Search for Freedom: Shahram Wahab Bolouri

by Zach Selekman

In 2009, Shahram Wahab Bolouri joined the Green Movement protests in Tehran, Iran. Already subject to discrimination as a Kurd, Shahram had refused to join the army after secondary school and therefore the Iranian Government refused to allow him to go to university, get a government-funded job, get a passport or buy a car. Having kept in touch with his friends in the university, he got involved in politics as they did. Despite warnings from Ayatollah Khameini that protesters would be taking their lives in their hands, he joined the week before elections took place. Shahram took photos and videos of the protests and sent them to websites to be published. He also spoke to people from Iran who were living outside of the country to update them on the situation.
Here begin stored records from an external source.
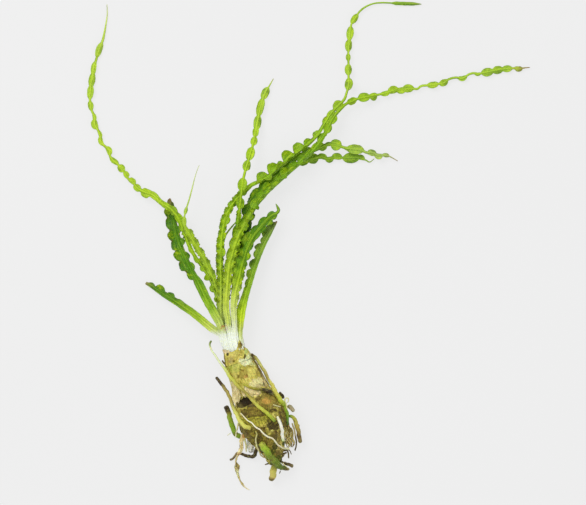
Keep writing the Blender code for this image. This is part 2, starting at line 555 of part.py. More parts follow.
leaf(
    "leaf_centre",
    [
        (227.4, 325.2, 13.4), (227.3, 320.5, 13.4), (226.7, 305.0, 13.0), (227.0, 285.0, 12.4),
        (229.0, 265.0, 12.0), (232.0, 250.0, 12.0), (235.2, 238.0, 12.2), (238.0, 225.0, 12.6),
        (239.2, 215.0, 13.2), (240.2, 205.0, 14.0), (241.3, 194.0, 15.0), (242.6, 184.0, 15.3),
        (244.6, 174.0, 14.6), (247.0, 165.0, 13.2), (250.6, 153.0, 10.8), (254.0, 141.0, 8.2),
        (256.8, 125.0, 5.4), (260.2, 107.0, 3.6), (264.8, 93.5, 2.7), (269.0, 86.0, 2.2),
        (273.6, 78.0, 1.6),
    ],
    blade=[
        (0.0, 1.8, 1.8, 2.3), (0.15, 1.6, 1.6, 2.0), (0.35, 1.8, 1.5, 1.9), (0.42, 1.2, 1.0, 1.7),
        (0.5, 0.8, 0.8, 1.4), (0.7, 0.8, 0.8, 1.2), (0.9, 0.9, 0.9, 1.1), (1.0, 0.2, 0.2, 0.3),
    ],
    stance=[(0.0, 90.0, 160.0), (1.0, 90.0, 168.0)],
    lobes=[
        (240.6, 203.5, 11, 4.0, 4.2), (242.6, 184.5, 13, 4.6, 4.6), (246.9, 165.4, 11, 4.0, 3.9),
        (250.4, 153.6, 14, 3.8, 3.9), (254.0, 141.4, 9, 3.2, 3.2), (255.6, 132.2, 8, 2.8, 2.9),
        (257.3, 122.0, 15, 3.4, 3.7), (260.4, 107.0, 18, 3.3, 3.5), (265.2, 92.8, 13, 3.6, 3.5),
    ],
    crisp=[(0.15, 0.36, 5.0, 1.0)],
)

# Leaves at the right
leaf(
    "leaf_hooked",
    [
        (235.2, 325.2, 17.2), (235.0, 320.5, 17.2), (234.2, 310.0, 17.0), (234.5, 300.0, 16.8),
        (236.0, 285.0, 16.4), (238.8, 270.0, 15.9), (242.4, 256.0, 15.3), (247.2, 245.5, 14.7),
        (253.0, 237.5, 14.1), (259.0, 230.5, 13.5), (264.2, 223.5, 13.0), (268.6, 217.5, 12.6),
        (272.8, 214.0, 12.3), (277.2, 213.2, 12.1), (279.4, 210.6, 12.0), (278.0, 207.2, 11.9),
        (276.2, 204.0, 11.8),
    ],
    blade=[
        (0.0, 2.0, 2.0, 2.6), (0.1, 2.3, 2.5, 2.6), (0.3, 2.2, 2.4, 2.5), (0.45, 2.4, 2.3, 2.4),
        (0.7, 2.4, 2.2, 2.0), (0.84, 1.6, 1.6, 1.6), (0.9, 0.9, 0.9, 1.2), (0.96, 1.0, 1.0, 0.9),
        (1.0, 0.2, 0.2, 0.3),
    ],
    stance=[(0.0, 90.0, 160.0), (1.0, 90.0, 155.0)],
    lobes=[
        (243.5, 253.8, 8, 0, 6.4), (248.6, 243.5, 8, 0, 5.2), (252.0, 238.5, 9, 5.6, 0),
        (255.0, 235.0, 9, 0, 5.2), (259.0, 230.5, 9, 6.0, 0), (262.5, 226.0, 9, 0, 5.0),
        (265.6, 221.6, 9, 5.8, 0), (269.6, 216.6, 8, 0, 4.6), (272.8, 214.0, 8, 3.8, 3.6),
    ],
    crisp=[(0.24, 0.56, 5.4, 1.2)],
)
leaf(
    "leaf_right_short",
    [
        (240.3, 325.2, 12.9), (240.5, 320.5, 12.8), (242.0, 310.0, 12.6), (244.4, 300.0, 12.4),
        (247.2, 290.0, 12.1), (250.3, 280.0, 11.8), (254.2, 268.0, 11.3), (258.6, 256.0, 10.6),
        (262.0, 248.5, 10.1), (265.8, 240.5, 9.5), (269.5, 234.0, 9.0), (273.2, 227.0, 8.6),
        (277.0, 221.0, 8.2),
    ],
    blade=[
        (0.0, 1.9, 1.9, 2.6), (0.12, 2.4, 2.2, 2.6), (0.3, 2.2, 1.9, 2.4), (0.6, 2.1, 1.7, 2.2),
        (0.85, 1.8, 1.3, 1.7), (0.96, 1.2, 0.9, 1.2), (1.0, 0.4, 0.4, 0.6),
    ],
    stance=[(0.0, 90.0, 160.0), (0.2, 110.0, 140.0), (1.0, 120.0, 130.0)],
    lobes=[
        (268.5, 235.5, 9, 6.0, 0), (264.5, 243.0, 8, 6.4, 0), (260.5, 251.5, 9, 6.6, 0),
    ],
    crisp=[(0.22, 0.62, 5.6, 1.2)],
    colour=LEAF_DARK,
)
leaf(
    "leaf_thread",
    [
        (229.2, 325.2, 6.2), (229.0, 320.5, 6.1), (226.0, 300.0, 5.6), (223.2, 280.0, 5.3),
        (221.6, 262.0, 5.3), (222.0, 248.0, 5.3), (224.4, 237.5, 5.4), (228.0, 231.4, 5.5),
        (232.4, 226.0, 5.6), (236.4, 221.6, 5.7), (240.5, 216.0, 5.9),
    ],
    blade=[(0.0, 1.2, 1.2, 1.5), (0.4, 1.1, 1.1, 1.3), (0.7, 0.7, 0.7, 0.9), (1.0, 0.3, 0.3, 0.4)],
)


def root(name, points, thick, thin, colour, sides=8):
    """A root: a tube along its route, with the radius in mm at its first point (thick) and its last
    point (thin)."""
    route = Route(points)
    pitch = ROOT_PITCH * max(thick, THINNEST_PITCH) * MM
    count = max(3, round(route.length / pitch) + 1)
    curve = bpy.data.curves.new(name, "CURVE")
    curve.dimensions = "3D"
    curve.bevel_depth = ROOT_UNIT
    curve.bevel_resolution = sides // 2 - 2
    curve.use_fill_caps = True
    spline = curve.splines.new("POLY")
    spline.points.add(count - 1)
    for i, point in enumerate(spline.points):
        share = i / (count - 1)
        point.co = (*route.at(share * route.length), 1.0)
        point.radius = thick + (thin - thick) * share
    return finish_with(bpy.data.objects.new(name, curve), colour)


def on_skin(pixels, radius, lift=0.0):
    """Route points of a root of this radius that lies on the bulb."""
    return [skin(across, down, radius + SKIN_GAP + lift) for across, down in pixels]


# Roots that cross the bulb
root(
    "root_across",
    on_skin([
        (275, 420), (268, 412), (260, 405.5), (252, 398.5), (246, 392.5), (239, 386), (233, 379.5),
        (228.5, 373.5),
    ], 1.0)
    + [
        (224.0, 367.0, 14.8), (219.4, 361.5, 13.4), (215.4, 355.5, 12.2), (211.5, 350.0, 11.0),
        (209.8, 344.5, 10.2), (211.6, 340.4, 9.8),
    ],
    1.0, 0.5, ROOT_GREEN,
)
root(
    "root_dark_branch",
    on_skin([
        (244, 384.8), (250, 386.6), (256, 388.2), (263, 389.0), (268, 391.0), (272.4, 394.6),
    ], 0.9),
    0.8, 0.9, ROOT_BROWN,
)
root(
    "root_left_dark",
    on_skin([(251.5, 428), (244, 424.6), (239.5, 419), (236.6, 413)], 1.2)
    + [
        (232.8, 406.0, 13.2), (231.0, 399.5, 12.6), (227.6, 393.0, 12.0), (223.4, 386.0, 11.0),
        (219.0, 381.0, 10.2), (215.8, 376.8, 9.4),
    ],
    1.2, 0.9, ROOT_GREEN,
)
root(
    "root_fat_left",
    [
        (241.6, 436.4, 4.4), (237.8, 435.4, 4.2), (234.2, 432.0, 4.0), (231.0, 426.0, 3.9),
        (228.8, 419.0, 3.9), (227.0, 412.0, 4.2), (225.2, 405.2, 4.8),
    ],
    1.8, 1.6, ROOT_GREEN,
)
root(
    "root_cream_long",
    [(290.0, 450.0, 8.6), (286.0, 448.6, 10.0)]
    + on_skin([
        (282, 447.2), (278, 444.3), (275, 440.5), (272, 437.2), (268, 435.6), (263, 432), (260, 428.6),
        (256, 426), (252, 422), (247.5, 419.4), (244, 415.6), (240.5, 412),
    ], 0.45, 0.1),
    0.45, 0.4, ROOT_CREAM, 6,
)
root(
    "root_cream_short",
    on_skin([
        (255.6, 429.8), (257, 433.5), (256, 439), (257, 445), (259, 450), (261, 455), (265, 457.6),
    ], 0.45),
    0.45, 0.45, ROOT_CREAM, 6,
)
root(
    "root_green_low",
    on_skin([(261, 440.5), (265, 446), (268.5, 452.5), (272.5, 458.5), (277, 464)], 1.7, 0.6)
    + [(283.0, 468.2, 8.6), (290.0, 469.2, 7.4)],
    1.7, 1.5, ROOT_GREEN,
)
root(
    "root_stub_bottom",
    [(273.6, 470.0, 7.6), (272.6, 475.5, 6.4), (271.0, 481.4, 5.0)],
    1.7, 1.5, ROOT_CREAM,
)
root(
    "root_stub_dark",
    [(284.0, 462.6, 6.4), (288.6, 464.8, 5.6), (293.6, 466.4, 5.0)],
    1.0, 0.9, ROOT_BROWN,
)

# Roots down the right of the bulb
root(
    "root_right_long",
    on_skin([
        (250.6, 352.6), (256.4, 358.4), (260.8, 364.6), (264.8, 371.5), (268.8, 379), (272.8, 386.4),
        (276.8, 393), (281.2, 399),
    ], 1.1)
    + [(284.6, 404.6, 14.0), (286.6, 411.0, 13.6), (287.4, 418.0, 12.8), (287.4, 424.0, 11.8)],
    1.0, 1.2, ROOT_GREEN,
)
root(
    "root_right_thin",
    on_skin([(251.8, 359.4), (255.4, 365.5), (259.2, 372), (263.2, 379), (266.4, 385.5)], 0.6),
    0.6, 0.6, ROOT_CREAM, 6,
)
root(
    "root_right_dark",
    [(281.4, 391.6, 9.0), (284.0, 395.4, 8.8), (286.6, 399.8, 8.4)],
    0.8, 0.9, ROOT_BROWN, 6,
)
root(
    "root_stub_right",
    [(291.2, 407.2, 10.6), (293.4, 409.6, 10.0), (295.4, 412.2, 9.4)],
    1.4, 1.3, ROOT_BROWN,
)
root(
    "root_right_arch",
    [
        (292.0, 416.4, 8.8), (295.2, 420.4, 8.4), (297.8, 425.6, 8.0), (299.6, 432.0, 7.4),
        (300.6, 438.6, 6.8), (300.9, 443.8, 6.2),
    ],
    1.0, 1.1, ROOT_GREEN,
)
root(
    "root_right_thread",
    [
        (291.8, 423.0, 7.0), (294.6, 430.0, 6.6), (296.0, 437.0, 6.2), (296.8, 444.0, 5.8),
        (295.0, 451.2, 5.2),
    ],
    0.5, 0.45, ROOT_CREAM, 6,
)
root(
    "root_white",
    on_skin([(277, 414), (280, 420), (281.6, 427), (282.4, 434), (282.6, 441.5)], 1.1, 0.6),
    1.0, 1.1, ROOT_CREAM,
)
root(
    "root_tan_inner",
    [(287.6, 428.6, 7.4), (288.6, 435.0, 7.2), (289.6, 441.6, 6.8), (288.8, 447.4, 6.2)],
    0.9, 0.8, ROOT_CREAM,
)
root(
    "root_tan_outer",
    [(291.2, 428.4, 5.0), (292.4, 434.4, 4.8), (293.2, 440.4, 4.6), (293.4, 446.4, 4.2)],
    0.8, 0.7, ROOT_CREAM,
)
root(
    "root_low_left",
    [
        (258.0, 454.4, 3.4), (255.6, 456.8, 3.0), (252.0, 458.0, 2.6), (246.6, 456.6, 2.2),
        (241.4, 454.2, 1.8), (237.4, 454.0, 1.5), (234.6, 457.0, 1.3), (232.4, 459.0, 1.2),
        (229.8, 460.6, 1.1),
    ],
    1.1, 0.6, ROOT_BROWN,
)

# Loose skins of the bulb
leaf(
    "skin_shred",
    [
        (242.4, 434.6, 9.0), (240.8, 440.6, 7.6), (240.0, 448.0, 6.2), (237.8, 454.6, 4.9),
        (235.6, 460.4, 3.6), (237.0, 466.0, 2.7), (238.0, 472.0, 2.1), (239.6, 478.0, 1.6),
        (242.4, 483.6, 1.3), (246.0, 487.6, 1.0), (250.4, 490.6, 0.7),
    ],
    blade=[
        (0.0, 1.4, 1.4, 0.9), (0.3, 1.5, 1.5, 0.9), (0.42, 1.1, 1.1, 0.9), (0.55, 1.6, 1.6, 1.2),
        (0.66, 0.8, 0.8, 1.0), (0.85, 0.6, 0.6, 0.8), (1.0, 0.2, 0.2, 0.3),
    ],
    colour=SKIN_TAN,
    straight=False,
)
leaf(
    "skin_flap",
    [(249.0, 441.6, 3.2), (249.8, 446.0, 3.0), (250.6, 450.4, 2.7), (251.2, 454.0, 2.4)],
    blade=[(0.0, 1.6, 1.6, 0.7), (0.5, 2.0, 2.0, 0.7), (1.0, 1.2, 1.2, 0.5)],
    colour=NECK_WHITE,
    straight=False,
    blunt=True,
)
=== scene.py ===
import itertools
import math

import bmesh
import bpy
import numpy as np
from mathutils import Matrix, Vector, noise


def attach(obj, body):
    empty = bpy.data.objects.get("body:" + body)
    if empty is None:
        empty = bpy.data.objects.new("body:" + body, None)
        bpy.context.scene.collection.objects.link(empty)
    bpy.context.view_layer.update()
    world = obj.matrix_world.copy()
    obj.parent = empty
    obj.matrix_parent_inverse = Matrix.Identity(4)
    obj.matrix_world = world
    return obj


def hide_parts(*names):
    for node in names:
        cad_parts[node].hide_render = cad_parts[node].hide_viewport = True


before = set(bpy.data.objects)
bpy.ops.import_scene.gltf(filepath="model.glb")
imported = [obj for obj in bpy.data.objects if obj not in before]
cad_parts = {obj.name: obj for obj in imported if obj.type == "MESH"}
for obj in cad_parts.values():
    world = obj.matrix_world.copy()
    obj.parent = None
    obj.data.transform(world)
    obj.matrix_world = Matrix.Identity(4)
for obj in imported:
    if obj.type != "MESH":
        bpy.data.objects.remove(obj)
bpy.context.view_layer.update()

# The view and the stage
# The plant lies on a plain pale floor and is seen from straight above, from far enough away that its
# raised parts stay where they are in the picture. Two soft lamps and a pale sky light it.

MM = 0.001
PICTURE_WIDTH, PICTURE_HEIGHT = 586, 505  # pixels of the photograph
PIXEL = 0.6 * MM  # size on the plant of one of its pixels
MIDDLE_ACROSS = 308.8  # the pixel column at X = 0
MIDDLE_DOWN = 245.9  # the pixel row at Y = 0


def spot(across, down, height=0.0):
    """The point of a pixel of the photograph, at a height in millimetres over the floor."""
    place = [(across - MIDDLE_ACROSS) * PIXEL, (MIDDLE_DOWN - down) * PIXEL, height * MM]
    return np.stack(np.broadcast_arrays(*place), axis=-1)


CAMERA_DISTANCE = 3.0
IN_SCALE_AT = 8.0  # millimetres over the floor where the picture is exactly to scale
SENSOR = 36.0
eye = bpy.data.cameras.new("eye")
eye.sensor_width = SENSOR
eye.lens = SENSOR * CAMERA_DISTANCE / (PICTURE_WIDTH * PIXEL)
camera = bpy.data.objects.new("camera", eye)
camera.location = spot(PICTURE_WIDTH / 2, PICTURE_HEIGHT / 2, IN_SCALE_AT) + (0.0, 0.0, CAMERA_DISTANCE)
bpy.context.scene.collection.objects.link(camera)
bpy.context.scene.camera = camera


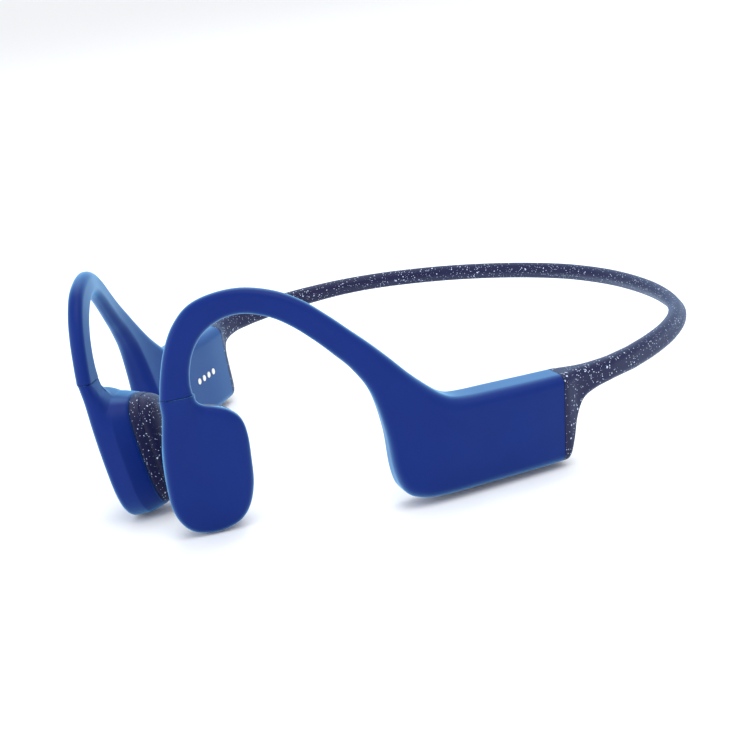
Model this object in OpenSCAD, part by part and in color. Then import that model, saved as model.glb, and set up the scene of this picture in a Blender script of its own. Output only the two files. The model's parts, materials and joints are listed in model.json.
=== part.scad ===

The day or day after the June 12, 2009 elections, Shahram received strange calls to his cell phone, asking for someone whom Shahram did not know. Later that night at 2am, the same number called his landline phone but would not respond to Shahram’s answer. The same caller called several more times. Then someone rang up to Shahram’s family’s apartment, saying that they were neighborhood guards and that a thief was in the apartment and they were coming to arrest him. Shahram told them that they were okay but the supposed guards came up anyway. Shahram suspected that the people at the door were after him. Shahram attempted to hide in the bathroom while his father answered the door to a large number of plain-clothed government forces. They handcuffed Shahram and confiscated videos from his room and the hard drive from his computer.

Shahram asked his arresters where they were taking him. They told Shahram not to worry, they were taking him to the “good place.” When they got to the car, they blindfolded Shahram but he was able to see a sign that said they were going toward Evin Prison. That night, the group that arrested him – who were revealed to be Army Intelligence, put Shahram in a solitary cell. This cell was just a little bit more than 3.5 feet square with a small hole for a toilet, a small pipe for washing and a bright light that always stayed on. Shahram was kept there for 25 days.

Shahram was then moved to a different building in which he was interrogated every day. During this time the authorities also used psychological and physical torture. On one occasion, the authorities, realizing that Shahram had done bodybuilding, asked him to squat and stand up 100 times. He did this, but they said that Shahram didn’t count so they told him to do it again, but to count to 200. Then they said that they couldn’t hear him – they made him to do it 500 times. Before this, Shahram had broken his leg in a motorcycle accident and he told the officers that he couldn’t do the exercise that many times. The authorities told him that he could do it because he was a bodybuilder, but after about 100, Shahram fell to the floor. The guards told Shahram that he was cheating them and told him to count from 1500 to 1. Shahram fell down again and passed out.

After 7.5 months, Shahram was released on a bail of $200,000, for which his parents and his relatives gave over the deeds to their homes. Thinking the nightmare was over, he received a letter from the prison that his sentence was actually for another 4 years. He decided to leave the country, unsure if he would be executed or tortured if he returned to the prison. Shahram is currently waiting for assistance from the United Nations High Commissioner for Refugees (UNHCR) to be able to seek asylum in another country.